By default, DPLASMA will try to detect as system (or speficied in the
PaRSEC_ROOT
environment variable) automatically. If an installed
PaRSEC is not found, DPLASMA will download an appropriate version of
PaRSEC from bitbucket.org
and setup a git submodule
. This
Submodule PaRSEC will be configured and built at the same time as
DPLASMA. Passing --without-parsec
to configure
will force using
the submodule PaRSEC instead of looking for an installed version.
Conversely, you can prevent loading the Submodule PaRSEC by setting
--with-parsec
. You can select a particular externally installed
PaRSEC by setting the configure option
--with-parsec=$PARSEC_INSTALL_DIRECTORY
.
Note that many of the configure
options apply only to the submodule
PaRSEC and have no effect when you are using an external PaRSEC. Setting
these will result in a warning by CMake that some variables have been
defined but unused.
On some system, the build machine cannot execute the code produced for compute nodes.

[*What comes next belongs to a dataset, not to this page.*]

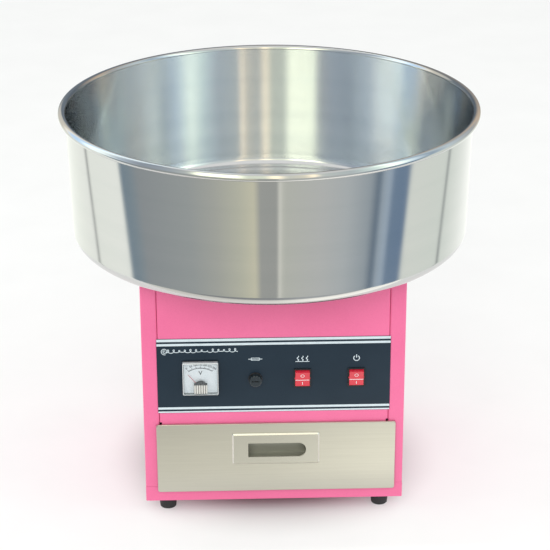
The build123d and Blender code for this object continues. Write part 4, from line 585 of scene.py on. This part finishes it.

An example is the ANL Theta system, a Cray XC40 with Xeon Phi nodes and Haswell build frontends.
Cross compiling is heavily reliant on the platform file feature. For example, on the Theta system, one can cross compile by simply calling
configure --with-platform=cray.xc40.theta
In this case, the configuration stage will also include a build stage
to produce some of the utilities needed to compile PaRSEC. After
the configure state has completed, you will find in your build directory
a subdirectory named native
that contains profiling and devellopper
tools that can be used on the frontend system.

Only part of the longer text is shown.